Provided data
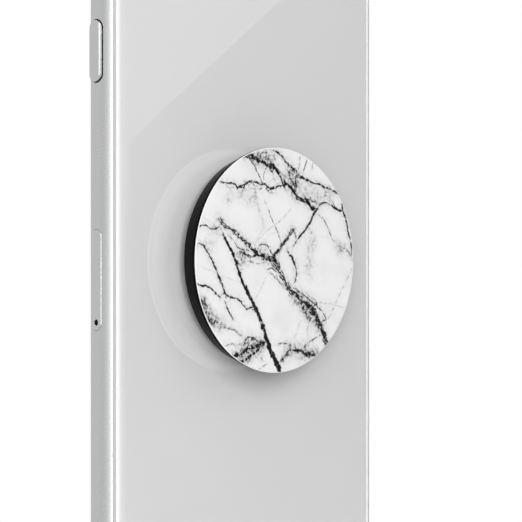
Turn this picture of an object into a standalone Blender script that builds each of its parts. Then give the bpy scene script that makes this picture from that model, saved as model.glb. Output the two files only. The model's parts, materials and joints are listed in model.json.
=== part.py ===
"""A generic 4.7-inch smartphone with glass on both faces and a pop-out grip stuck on its back.

Every length in this file is in millimetres until new_object() turns it into metres.
The phone stands upright: +Z runs from the charge port to the earpiece, -Y looks out of the
screen, +Y out of the back, and +X is the side with the side button and the SIM tray.
The origin is the middle of the charge port's mouth, at the phone's mid-thickness.
"""

from math import asin, cos, pi, sin, sqrt

import bmesh
import bpy
from mathutils import Vector

MM = 0.001

# The phone's envelope
WIDTH = 67.3
LENGTH = 138.4
THICKNESS = 7.3
CORNER_RADIUS = 10.0
EDGE_RADIUS = THICKNESS / 2
MIDDLE_Z = LENGTH / 2
SIDE_X = WIDTH / 2
BACK_Y = THICKNESS / 2
CORNER_STEPS = 7
EDGE_STEPS = 8

# Layers, as distances from the mid-plane
BAND_SEAT = 2.80
GLASS_SEAT = 3.12
GASKET_GAP = 0.035
BAND_WALL = 2.6
PLATE_LOW = 1.90
PLATE_HIGH = 2.40
SHIELD_BACK = -1.50
CAVITY_X = SIDE_X - BAND_WALL

# Side controls
SIDE_BUTTON_Z = 107.6
SIDE_BUTTON_SIZE = (10.35, 2.6)
VOLUME_UP_Z = 105.0
VOLUME_DOWN_Z = 92.4
VOLUME_SIZE = (9.8, 2.5)
BUTTON_FACE_X = SIDE_X + 0.32
BUTTON_GAP = 0.19
BUTTON_FLANGE = 0.55
MUTE_Z = 118.8
MUTE_SLOT = (6.2, 2.9)
MUTE_SLOT_CORNER = 0.6
MUTE_LEVER = (5.8, 1.5)
MUTE_REST_Y = -0.6

# SIM tray
TRAY_Z = 69.2
TRAY_FACE = (17.0, 2.4)
TRAY_GAP = 0.07
TRAY_PLATE = (13.9, 1.2)
TRAY_PLATE_Z = TRAY_Z + 0.8
TRAY_INNER_X = 16.6
PINHOLE_Z = TRAY_Z - TRAY_FACE[0] / 2 + 1.35
PINHOLE_RADIUS = 0.62
CARD_SIZE = (12.3, 8.8, 0.67)

# Rear camera, flash, home key, earpiece
CAMERA_X = 21.9
CAMERA_Z = LENGTH - 10.0
FLASH_X = 11.8
HOME_KEY_Z = 8.9
HOME_KEY_RADIUS = 4.9
EARPIECE_Z = LENGTH - 6.6

# Pop-out grip; heights are measured out from the rear glass
GRIP_Z = 72.5
GRIP_RADIUS = 20.0
GRIP_STEPS = 48
SKIRT_RADIUS = 18.9
SKIRT_HEIGHT = 2.05
LIP_HEIGHT = 5.6
FACE_HEIGHT = 6.15
ROOF_HEIGHT = 4.6


def clear_scene():
    for existing in list(bpy.data.objects):
        bpy.data.objects.remove(existing)


def make_material(name, colour, roughness, metallic=0.0, transmission=0.0):
    material = bpy.data.materials.new(name)
    material.use_nodes = True
    shader = material.node_tree.nodes["Principled BSDF"]
    shader.inputs["Base Color"].default_value = (*colour, 1.0)
    shader.inputs["Roughness"].default_value = roughness
    shader.inputs["Metallic"].default_value = metallic
    shader.inputs["Transmission Weight"].default_value = transmission
    return material


# Outlines: lists of 2-D points, counter-clockwise


def rounded_rectangle(width, height, radius, steps=4):
    points = []
    for quarter, (side_a, side_b) in enumerate(((1, 1), (-1, 1), (-1, -1), (1, -1))):
        centre_a = side_a * (width / 2 - radius)
        centre_b = side_b * (height / 2 - radius)
        for step in range(steps + 1):
            angle = (quarter + step / steps) * pi / 2
            points.append((centre_a + radius * cos(angle), centre_b + radius * sin(angle)))
    return points


def stadium(width, height, steps=6):
    """A slot outline with two half-round ends, taller than wide or wider than tall."""
    radius = min(width, height) / 2
    reach = max(width, height) / 2 - radius
    points = []
    for end, start in ((1, 0.0), (-1, pi)):
        for step in range(2 * steps + 1):
            angle = start + pi * step / (2 * steps)
            across, along = radius * cos(angle), radius * sin(angle) + end * reach
            points.append((across, along) if height >= width else (along, -across))
    return points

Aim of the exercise
Exactly repeat the lines running from the top of the listing to the line bearing "CAVITY_X = SIDE_X - BAND_WALL", both of those lines included, and only them.

Correct answer
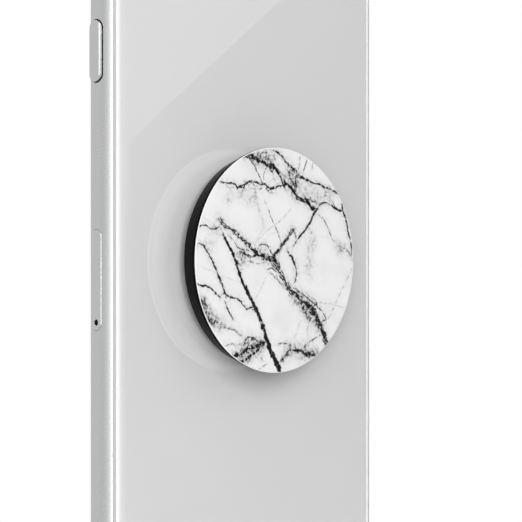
Turn this picture of an object into a standalone Blender script that builds each of its parts. Then give the bpy scene script that makes this picture from that model, saved as model.glb. Output the two files only. The model's parts, materials and joints are listed in model.json.
=== part.py ===
"""A generic 4.7-inch smartphone with glass on both faces and a pop-out grip stuck on its back.

Every length in this file is in millimetres until new_object() turns it into metres.
The phone stands upright: +Z runs from the charge port to the earpiece, -Y looks out of the
screen, +Y out of the back, and +X is the side with the side button and the SIM tray.
The origin is the middle of the charge port's mouth, at the phone's mid-thickness.
"""

from math import asin, cos, pi, sin, sqrt

import bmesh
import bpy
from mathutils import Vector

MM = 0.001

# The phone's envelope
WIDTH = 67.3
LENGTH = 138.4
THICKNESS = 7.3
CORNER_RADIUS = 10.0
EDGE_RADIUS = THICKNESS / 2
MIDDLE_Z = LENGTH / 2
SIDE_X = WIDTH / 2
BACK_Y = THICKNESS / 2
CORNER_STEPS = 7
EDGE_STEPS = 8

# Layers, as distances from the mid-plane
BAND_SEAT = 2.80
GLASS_SEAT = 3.12
GASKET_GAP = 0.035
BAND_WALL = 2.6
PLATE_LOW = 1.90
PLATE_HIGH = 2.40
SHIELD_BACK = -1.50
CAVITY_X = SIDE_X - BAND_WALL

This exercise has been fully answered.